### [WHAT IS REQUIRED]
Write out each line exactly as it stands, please.

### [DATA SECTION]
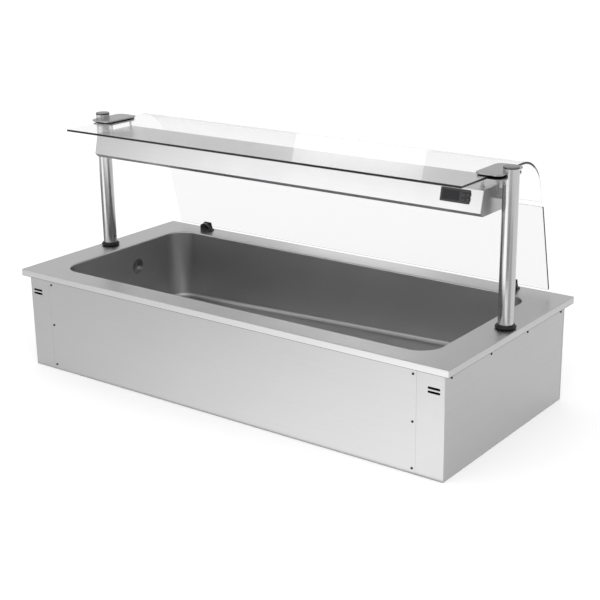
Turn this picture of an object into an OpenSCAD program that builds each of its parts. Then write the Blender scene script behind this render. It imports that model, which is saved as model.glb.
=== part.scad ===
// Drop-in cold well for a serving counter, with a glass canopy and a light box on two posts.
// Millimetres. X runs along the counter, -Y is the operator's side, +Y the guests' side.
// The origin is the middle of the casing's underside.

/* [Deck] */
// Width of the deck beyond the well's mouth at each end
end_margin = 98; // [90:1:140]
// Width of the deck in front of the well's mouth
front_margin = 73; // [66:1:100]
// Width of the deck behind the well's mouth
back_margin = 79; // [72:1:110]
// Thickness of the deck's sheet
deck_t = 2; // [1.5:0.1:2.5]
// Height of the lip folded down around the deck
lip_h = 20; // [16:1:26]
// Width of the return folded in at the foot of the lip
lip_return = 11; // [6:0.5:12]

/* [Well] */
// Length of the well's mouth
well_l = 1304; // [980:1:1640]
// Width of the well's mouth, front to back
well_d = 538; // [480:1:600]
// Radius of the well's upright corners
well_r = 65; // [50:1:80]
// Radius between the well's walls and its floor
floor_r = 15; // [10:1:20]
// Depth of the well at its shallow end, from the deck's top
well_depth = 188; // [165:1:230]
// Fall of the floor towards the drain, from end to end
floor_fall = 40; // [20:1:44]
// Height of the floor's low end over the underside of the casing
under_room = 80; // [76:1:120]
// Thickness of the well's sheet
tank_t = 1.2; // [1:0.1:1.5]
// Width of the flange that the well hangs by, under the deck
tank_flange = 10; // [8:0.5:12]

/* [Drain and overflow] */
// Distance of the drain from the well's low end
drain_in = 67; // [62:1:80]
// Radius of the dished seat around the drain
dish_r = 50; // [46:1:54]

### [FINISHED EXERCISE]
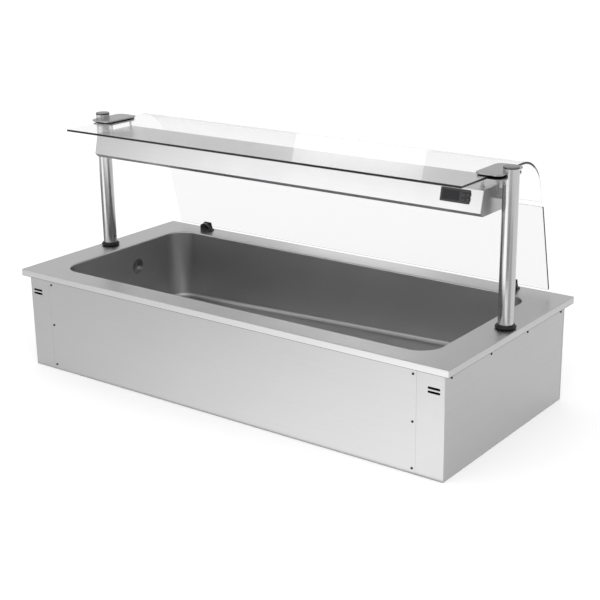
Turn this picture of an object into an OpenSCAD program that builds each of its parts. Then write the Blender scene script behind this render. It imports that model, which is saved as model.glb.
=== part.scad ===
// Drop-in cold well for a serving counter, with a glass canopy and a light box on two posts.
// Millimetres. X runs along the counter, -Y is the operator's side, +Y the guests' side.
// The origin is the middle of the casing's underside.

/* [Deck] */
// Width of the deck beyond the well's mouth at each end
end_margin = 98; // [90:1:140]
// Width of the deck in front of the well's mouth
front_margin = 73; // [66:1:100]
// Width of the deck behind the well's mouth
back_margin = 79; // [72:1:110]
// Thickness of the deck's sheet
deck_t = 2; // [1.5:0.1:2.5]
// Height of the lip folded down around the deck
lip_h = 20; // [16:1:26]
// Width of the return folded in at the foot of the lip
lip_return = 11; // [6:0.5:12]

/* [Well] */
// Length of the well's mouth
well_l = 1304; // [980:1:1640]
// Width of the well's mouth, front to back
well_d = 538; // [480:1:600]
// Radius of the well's upright corners
well_r = 65; // [50:1:80]
// Radius between the well's walls and its floor
floor_r = 15; // [10:1:20]
// Depth of the well at its shallow end, from the deck's top
well_depth = 188; // [165:1:230]
// Fall of the floor towards the drain, from end to end
floor_fall = 40; // [20:1:44]
// Height of the floor's low end over the underside of the casing
under_room = 80; // [76:1:120]
// Thickness of the well's sheet
tank_t = 1.2; // [1:0.1:1.5]
// Width of the flange that the well hangs by, under the deck
tank_flange = 10; // [8:0.5:12]

/* [Drain and overflow] */
// Distance of the drain from the well's low end
drain_in = 67; // [62:1:80]
// Radius of the dished seat around the drain
dish_r = 50; // [46:1:54]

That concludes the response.